Problem to solve: From the line with "problems = [o.Name" to the line with "obj.data.transform(world)", both lines included, set down exactly those lines, please, and no others.
######
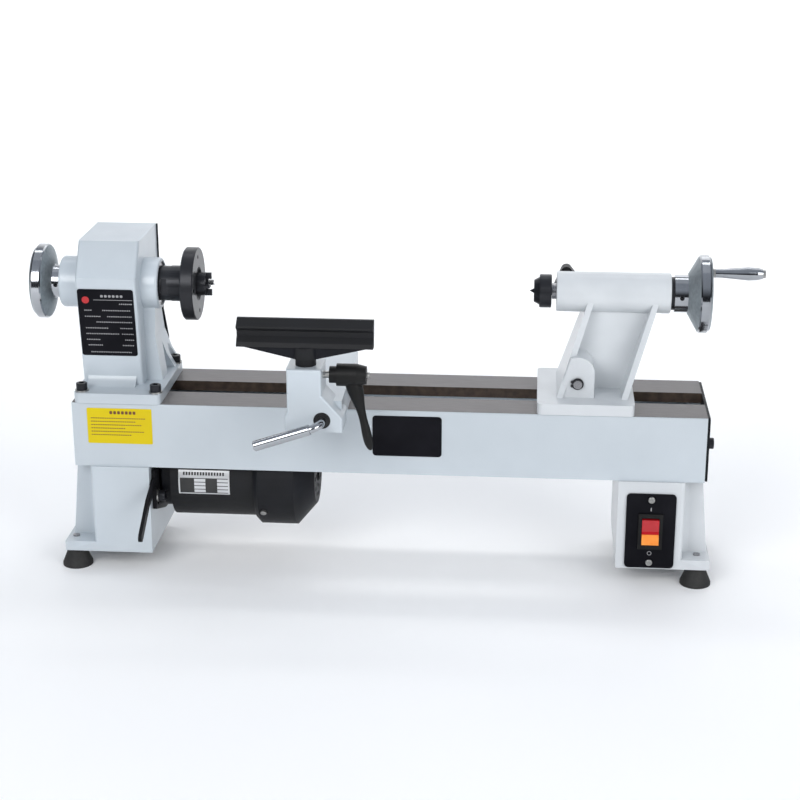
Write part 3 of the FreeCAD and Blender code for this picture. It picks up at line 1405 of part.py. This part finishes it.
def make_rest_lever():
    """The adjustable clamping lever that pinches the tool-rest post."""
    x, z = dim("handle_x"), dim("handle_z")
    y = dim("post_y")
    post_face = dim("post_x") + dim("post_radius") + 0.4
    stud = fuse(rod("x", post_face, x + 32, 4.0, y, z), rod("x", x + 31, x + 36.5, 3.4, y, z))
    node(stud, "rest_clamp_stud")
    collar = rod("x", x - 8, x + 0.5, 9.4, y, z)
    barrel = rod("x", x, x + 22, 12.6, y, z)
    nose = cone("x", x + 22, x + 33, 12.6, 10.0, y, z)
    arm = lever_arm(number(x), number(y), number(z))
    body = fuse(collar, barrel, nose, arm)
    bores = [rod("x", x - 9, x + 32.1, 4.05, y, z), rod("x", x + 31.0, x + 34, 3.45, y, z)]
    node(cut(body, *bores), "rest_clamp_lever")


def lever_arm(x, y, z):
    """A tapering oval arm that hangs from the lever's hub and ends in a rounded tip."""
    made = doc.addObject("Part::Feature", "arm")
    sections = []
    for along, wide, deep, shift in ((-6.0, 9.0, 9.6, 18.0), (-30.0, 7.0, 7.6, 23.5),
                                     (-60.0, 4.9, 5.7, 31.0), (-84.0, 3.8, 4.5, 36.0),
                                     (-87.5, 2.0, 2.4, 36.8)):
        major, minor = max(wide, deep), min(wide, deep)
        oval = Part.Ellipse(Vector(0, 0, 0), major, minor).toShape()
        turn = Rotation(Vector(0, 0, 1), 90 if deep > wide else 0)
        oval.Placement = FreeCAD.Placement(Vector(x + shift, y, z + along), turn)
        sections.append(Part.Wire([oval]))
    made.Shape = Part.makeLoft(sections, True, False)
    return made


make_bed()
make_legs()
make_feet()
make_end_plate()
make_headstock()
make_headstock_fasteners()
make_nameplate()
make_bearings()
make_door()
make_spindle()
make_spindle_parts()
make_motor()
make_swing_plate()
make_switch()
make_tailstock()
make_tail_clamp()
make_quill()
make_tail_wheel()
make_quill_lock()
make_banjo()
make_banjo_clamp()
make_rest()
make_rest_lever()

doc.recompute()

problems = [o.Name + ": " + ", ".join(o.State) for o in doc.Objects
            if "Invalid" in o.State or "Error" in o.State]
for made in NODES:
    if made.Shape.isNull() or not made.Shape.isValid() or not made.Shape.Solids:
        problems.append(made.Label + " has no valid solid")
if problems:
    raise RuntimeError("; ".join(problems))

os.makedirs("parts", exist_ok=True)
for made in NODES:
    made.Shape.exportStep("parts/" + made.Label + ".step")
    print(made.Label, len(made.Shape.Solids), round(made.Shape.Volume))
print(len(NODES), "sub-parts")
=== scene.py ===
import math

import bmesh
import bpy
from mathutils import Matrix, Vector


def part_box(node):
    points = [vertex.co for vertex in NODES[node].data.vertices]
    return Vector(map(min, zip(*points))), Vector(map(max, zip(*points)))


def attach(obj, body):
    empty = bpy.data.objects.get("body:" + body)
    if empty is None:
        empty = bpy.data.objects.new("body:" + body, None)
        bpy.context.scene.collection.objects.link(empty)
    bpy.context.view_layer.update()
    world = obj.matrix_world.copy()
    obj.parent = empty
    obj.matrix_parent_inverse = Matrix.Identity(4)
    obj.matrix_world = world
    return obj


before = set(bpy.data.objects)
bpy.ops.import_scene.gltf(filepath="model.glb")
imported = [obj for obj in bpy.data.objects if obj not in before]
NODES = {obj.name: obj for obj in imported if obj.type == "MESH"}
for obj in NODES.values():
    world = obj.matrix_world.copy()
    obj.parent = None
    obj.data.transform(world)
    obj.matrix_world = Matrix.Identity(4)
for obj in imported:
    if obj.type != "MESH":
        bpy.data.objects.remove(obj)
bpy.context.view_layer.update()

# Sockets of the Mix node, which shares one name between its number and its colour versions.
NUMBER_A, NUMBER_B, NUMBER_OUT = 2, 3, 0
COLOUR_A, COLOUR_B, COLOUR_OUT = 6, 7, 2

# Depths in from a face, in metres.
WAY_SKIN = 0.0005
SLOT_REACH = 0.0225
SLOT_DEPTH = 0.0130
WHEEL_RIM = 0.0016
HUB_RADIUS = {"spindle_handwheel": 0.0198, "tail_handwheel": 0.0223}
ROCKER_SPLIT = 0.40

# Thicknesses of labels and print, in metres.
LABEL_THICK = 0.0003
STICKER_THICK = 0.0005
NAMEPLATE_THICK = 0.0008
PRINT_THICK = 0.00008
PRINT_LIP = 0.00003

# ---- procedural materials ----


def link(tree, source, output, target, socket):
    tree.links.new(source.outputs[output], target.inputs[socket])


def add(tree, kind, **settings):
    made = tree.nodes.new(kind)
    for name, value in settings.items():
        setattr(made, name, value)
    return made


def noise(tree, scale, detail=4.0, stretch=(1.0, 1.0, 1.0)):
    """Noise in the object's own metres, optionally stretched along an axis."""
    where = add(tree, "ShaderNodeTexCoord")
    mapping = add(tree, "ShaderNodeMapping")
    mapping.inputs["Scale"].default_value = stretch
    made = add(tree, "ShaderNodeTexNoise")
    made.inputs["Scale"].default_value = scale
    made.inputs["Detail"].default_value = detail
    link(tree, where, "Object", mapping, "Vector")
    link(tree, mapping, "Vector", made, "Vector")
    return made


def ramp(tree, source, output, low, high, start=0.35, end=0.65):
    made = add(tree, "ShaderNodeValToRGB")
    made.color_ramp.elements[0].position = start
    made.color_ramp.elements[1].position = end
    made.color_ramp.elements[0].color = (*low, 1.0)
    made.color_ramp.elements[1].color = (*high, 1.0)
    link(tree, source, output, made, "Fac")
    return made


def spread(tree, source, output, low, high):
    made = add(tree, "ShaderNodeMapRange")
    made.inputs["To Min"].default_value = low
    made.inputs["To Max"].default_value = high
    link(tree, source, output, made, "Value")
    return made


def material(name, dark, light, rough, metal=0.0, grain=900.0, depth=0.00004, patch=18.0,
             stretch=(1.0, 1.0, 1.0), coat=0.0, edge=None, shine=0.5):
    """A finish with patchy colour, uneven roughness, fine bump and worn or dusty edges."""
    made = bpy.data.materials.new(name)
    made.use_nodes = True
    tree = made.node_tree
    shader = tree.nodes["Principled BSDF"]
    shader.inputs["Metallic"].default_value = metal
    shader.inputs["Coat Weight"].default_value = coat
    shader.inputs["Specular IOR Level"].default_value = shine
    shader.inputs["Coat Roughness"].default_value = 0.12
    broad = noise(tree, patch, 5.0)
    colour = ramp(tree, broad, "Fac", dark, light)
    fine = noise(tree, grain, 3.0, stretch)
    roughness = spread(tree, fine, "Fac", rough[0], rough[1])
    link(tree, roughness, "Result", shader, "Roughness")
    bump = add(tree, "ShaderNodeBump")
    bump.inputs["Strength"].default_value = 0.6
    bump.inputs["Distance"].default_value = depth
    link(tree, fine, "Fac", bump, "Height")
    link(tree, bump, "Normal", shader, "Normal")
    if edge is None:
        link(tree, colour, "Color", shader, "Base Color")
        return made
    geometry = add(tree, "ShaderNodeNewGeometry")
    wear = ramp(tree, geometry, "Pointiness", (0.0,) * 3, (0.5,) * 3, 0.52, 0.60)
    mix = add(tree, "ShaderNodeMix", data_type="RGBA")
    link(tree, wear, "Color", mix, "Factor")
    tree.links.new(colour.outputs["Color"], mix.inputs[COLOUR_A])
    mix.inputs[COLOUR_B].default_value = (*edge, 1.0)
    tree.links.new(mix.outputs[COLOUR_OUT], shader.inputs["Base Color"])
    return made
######
Reply to the exercise:
problems = [o.Name + ": " + ", ".join(o.State) for o in doc.Objects
            if "Invalid" in o.State or "Error" in o.State]
for made in NODES:
    if made.Shape.isNull() or not made.Shape.isValid() or not made.Shape.Solids:
        problems.append(made.Label + " has no valid solid")
if problems:
    raise RuntimeError("; ".join(problems))

os.makedirs("parts", exist_ok=True)
for made in NODES:
    made.Shape.exportStep("parts/" + made.Label + ".step")
    print(made.Label, len(made.Shape.Solids), round(made.Shape.Volume))
print(len(NODES), "sub-parts")
=== scene.py ===
import math

import bmesh
import bpy
from mathutils import Matrix, Vector


def part_box(node):
    points = [vertex.co for vertex in NODES[node].data.vertices]
    return Vector(map(min, zip(*points))), Vector(map(max, zip(*points)))


def attach(obj, body):
    empty = bpy.data.objects.get("body:" + body)
    if empty is None:
        empty = bpy.data.objects.new("body:" + body, None)
        bpy.context.scene.collection.objects.link(empty)
    bpy.context.view_layer.update()
    world = obj.matrix_world.copy()
    obj.parent = empty
    obj.matrix_parent_inverse = Matrix.Identity(4)
    obj.matrix_world = world
    return obj


before = set(bpy.data.objects)
bpy.ops.import_scene.gltf(filepath="model.glb")
imported = [obj for obj in bpy.data.objects if obj not in before]
NODES = {obj.name: obj for obj in imported if obj.type == "MESH"}
for obj in NODES.values():
    world = obj.matrix_world.copy()
    obj.parent = None
    obj.data.transform(world)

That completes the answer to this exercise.